FLOSSIES

The FLOSSIES sequencing project was inspired by the need for frequencies of genomic variants from appropriate controls for breast cancer genetics studies. Existing public databases are large but not stratified by gender or age. The FLOSSIES project includes allele frequencies of all classes of variants at known and candidate genes for breast cancer susceptibility among women who are cancer free and older than age 70. The participants are Fabulous Ladies Over Seventy. We hope this data will be useful as controls for breast cancer genetics studies by many groups.

Participants

Participants in this sequencing project are women who joined the Women’s Health Initiative (WHI) between 1993 and 2005. All participants were 50-79 years old and without any history of cancer at enrollment. More than 160,000 women enrolled in WHI, contributed DNA at enrollment, and have been followed ever since. From the WHI participants who are now older than age 70 years and have remained cancer-free, approximately 10,000 women were selected at random for this sequencing project: approximately 7,000 women who self-identified as European American and 3,000 women who identified as African American ancestry. Ancestries were estimated with more than 500 ancestry-informative markers.

Genes

Genes analyzed include established breast cancer genes, both high and moderate penetrance, and genes that have been suggested to predispose to breast cancer when mutant. Strength of evidence varies for these candidate genes. The genes are:

BRCA1, BRCA2, ATM, ATR, BAP1, BARD1, BRIP1, CDH1, CHEK1, CHEK2, CTNNA1, FAM175A, FANCM, GEN1, MRE11A, NBN, PALB2, PTEN, RAD51B, RAD51C, RAD51D, RECQL, RINT1, SLX4, STK11, TP53, XRCC2

For each gene, rare and common variants in coding regions, 5’UTR, 3’UTR, donor splice sites with 6 flanking bp, and acceptor splice sites with 20 flanking bp are included. Point mutations, small indels, and CNVs are included (although CNV calls are still being updated).

Sequencing

Sequencing was carried out in the King Lab at the University of Washington, Seattle, and by Color Genomics on an Illumina HiSeq with 2x100 bp paired-end reads (King Lab) or NextSeq with 2x150 bp paired-end reads (Color) using modified versions of the BROCA panel¹. Median coverage per sample was >250x.
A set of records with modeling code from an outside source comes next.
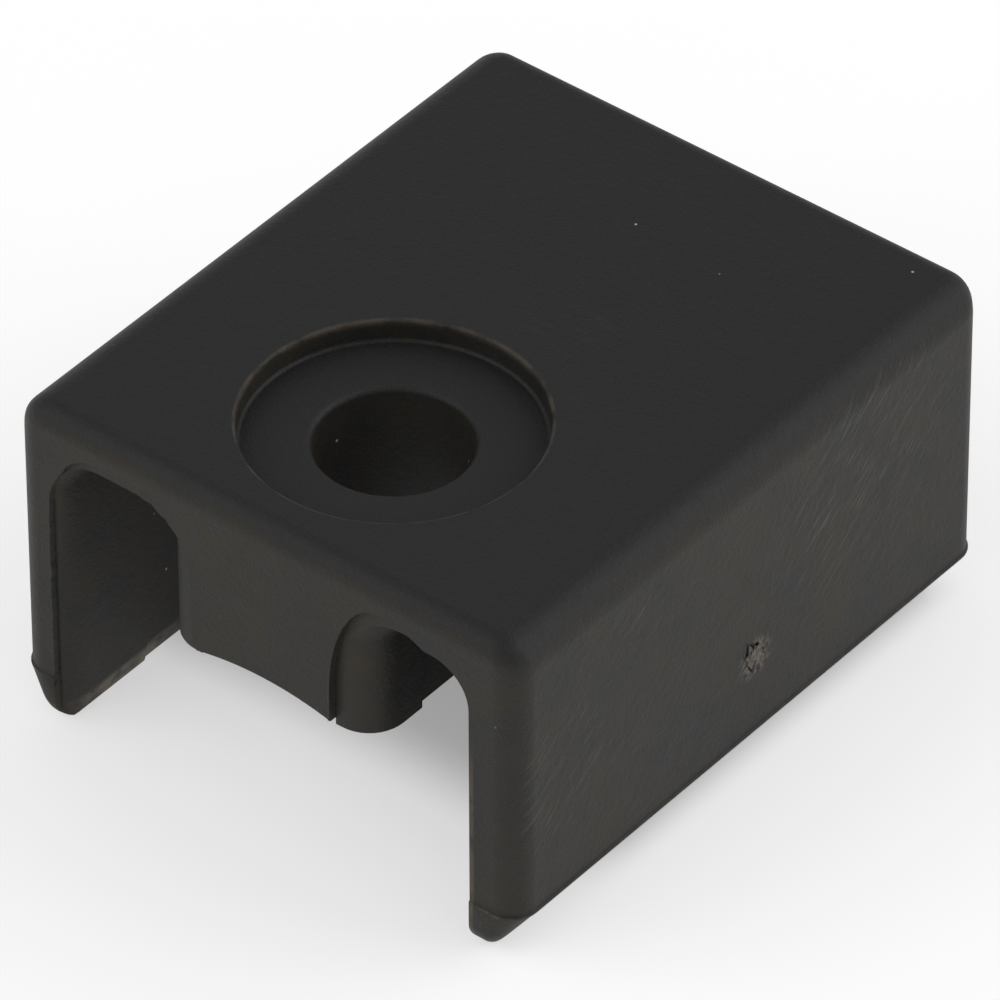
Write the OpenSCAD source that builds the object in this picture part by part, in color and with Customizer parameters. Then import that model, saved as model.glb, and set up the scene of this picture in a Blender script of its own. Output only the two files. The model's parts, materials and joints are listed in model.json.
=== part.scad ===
// Moulded rubber channel cover: a box open underneath, with a bored boss between two front slots.
// All sizes are in millimetres.
// X runs across the cover, Y from the slotted front to the closed rear, and Z up.
// The origin is the middle of the footprint, on the plane of the wall rims.

/* [Cover] */
// Width over the side walls
cover_w = 20.6; // [20:0.1:24]
// Length from the slotted front to the closed rear
cover_l = 24.1; // [20:0.1:32]
// Height from the wall rims to the flat top
cover_h = 12.85; // [12.4:0.05:16]
// Thickness of the side and rear walls
wall_t = 1.95; // [1.8:0.05:2.3]
// Thickness of the top
top_t = 1.7; // [1.3:0.05:2.4]

/* [Edges] */
// Radius of the top edges along the sides
side_edge_r = 1.3; // [0.4:0.05:1.5]
// Radius of the top edges along the front and the rear
end_edge_r = 0.8; // [0.4:0.05:1.2]
// Radius of the four upright outer edges
upright_edge_r = 1; // [0.3:0.05:1.2]
// Width of the slope on the outside of the rims, under the parting line
rim_slope_w = 1.25; // [0.3:0.05:1.3]
// Height of the slope on the outside of the rims
rim_slope_h = 1.75; // [0.5:0.05:2]
// Radius of the lower front edge of the side walls
leg_edge_r = 0.85; // [0.1:0.05:1]
// Width of the bevel along the inner edge of the rims
rim_bevel_w = 0.15; // [0.1:0.05:0.3]
// Height of the bevel along the inner edge of the rims
rim_bevel_h = 0.7; // [0.2:0.05:1.2]

/* [Hollow] */
// Radius between the roof of the hollow and the walls
roof_fillet_r = 1.5; // [0.5:0.1:1.8]
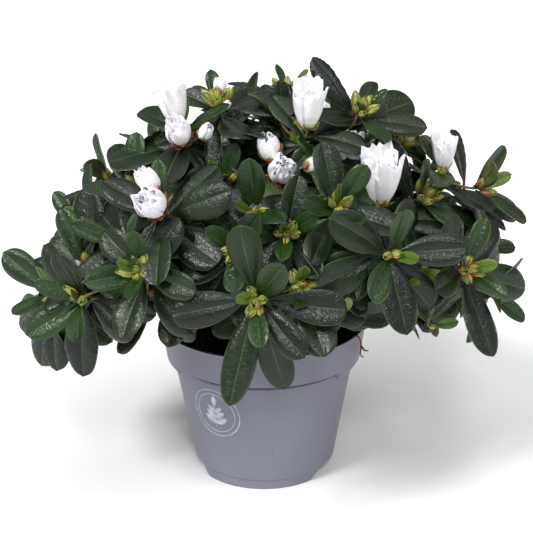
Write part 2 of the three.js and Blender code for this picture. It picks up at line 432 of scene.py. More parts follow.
def pot_outline(turns):
    """The pot's section (turns, corners, radius and height), and the rounding of each corner."""
    turns = (turns - POT_TURN) % 180
    away = np.minimum(turns, 180 - turns)
    flare = smooth(away, *BAND_END)[:, None]
    foot_low = smooth(away, *FOOT_END) * (FOOT_HEIGHT - FOOT_LIFT)
    low = BAND_LOW + (FLARE_LOW - BAND_LOW) * flare
    root = BAND_ROOT + (FLARE_ROOT - BAND_ROOT) * flare
    groove = GROOVE * (1 - flare)
    inwards = np.array([-POT_WALL, POT_WALL])

    def ring(radius, height):
        """One corner at every turn."""
        return np.stack([radius + 0 * away, height + 0 * away], 1)

    corners = [
        (ring(FOOT_CORE, 0), 0.3),
        (ring(FOOT_CORE + FOOT_LIFT, foot_low), 0.1),
        (ring(FOOT_RADIUS, foot_low), 0.7),
        (ring(FOOT_RADIUS + 0.3, FOOT_HEIGHT), 0.15),
        (ring(WALL_FOOT_RADIUS, WALL_FOOT_HEIGHT), 0.5),
        (root - groove * np.array([0, 1]), 0.4),
        (root + groove * np.array([-1, -0.6]), 0.3),
        (root + groove * np.array([-1, 0.1]), 0.3),
        (low, 0.4),
        (ring(RIM_RADIUS - 0.35, POT_HEIGHT - 1.2), 0.4),
        (ring(RIM_RADIUS, POT_HEIGHT - 0.6), 0.3),
        (ring(RIM_RADIUS, POT_HEIGHT), 0.5),
        (ring(RIM_RADIUS - POT_WALL, POT_HEIGHT), 0.5),
        (low + inwards, 0.8),
        (root + inwards, 0.8),
        (ring(WALL_FOOT_RADIUS - POT_WALL, POT_FLOOR), 1.5),
    ]
    return np.stack([points for points, _ in corners], 1), [radius for _, radius in corners]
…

Paired-end sequence reads were aligned to the human reference genome (hg19) using Burrows-Wheeler Aligner 0.7.9a. Removal of PCR duplicates, sorting, and indexing were carried out with SAMtools v0.1.19. Data was excluded for 3 samples with low coverage and 2 samples with low quality. For quality control, WHI included 105 duplicates and 20 triplicates, blinded to the sequencing teams. These duplicates and triplicates were all identified and removed.

Indel realignments and base quality score recalibration were based on with Genome Analysis Tool Kit (GATK v3.0) using recommended parameters. Variants were detected with GATK Unified Genotyper. Variants were included if variant fraction was at least 0.25. Copy number variants were identified using our read-depth-based in-house pipeline.

Ancestry

Ancestry of each sample was estimated using more than 500 ancestry-informative markers and principal components analysis², calibrating to genotypes from the Human Genome Diversity Project ³.

Each sample was assigned to the population with highest estimated likelihood of ancestry. Ancestry analysis yielded estimates of 7,325 women of European American ancestry and 2,559 women of African American ancestry.

Open source

This site uses a modified version of the open source ExAC Browser, developed by The Broad Institute (Konrad Karczewski, Daniel MacArthur, Brett Thomas, Ben Weisburd) and distributed under the MIT License.

REFERENCES

1. Walsh T, Lee MK, Casadei S, et al. Detection of inherited mutations for breast and ovarian cancer using genomic capture and massively parallel sequencing. Proc Natl Acad Sci USA. 2010;107(28):12629-33.
2. Wang C, Zhan X, Liang L, Abecasis GR, Lin X. Improved ancestry estimation for both genotyping and sequencing data using projection procrustes analysis and genotype imputation. Am J Hum Genet. 2015;96(6):926-37.
3. Li JZ, Absher DM, Tang H, et al. Worldwide human relationships inferred from genome-wide patterns of variation. Science. 2008;319(5866):1100-4.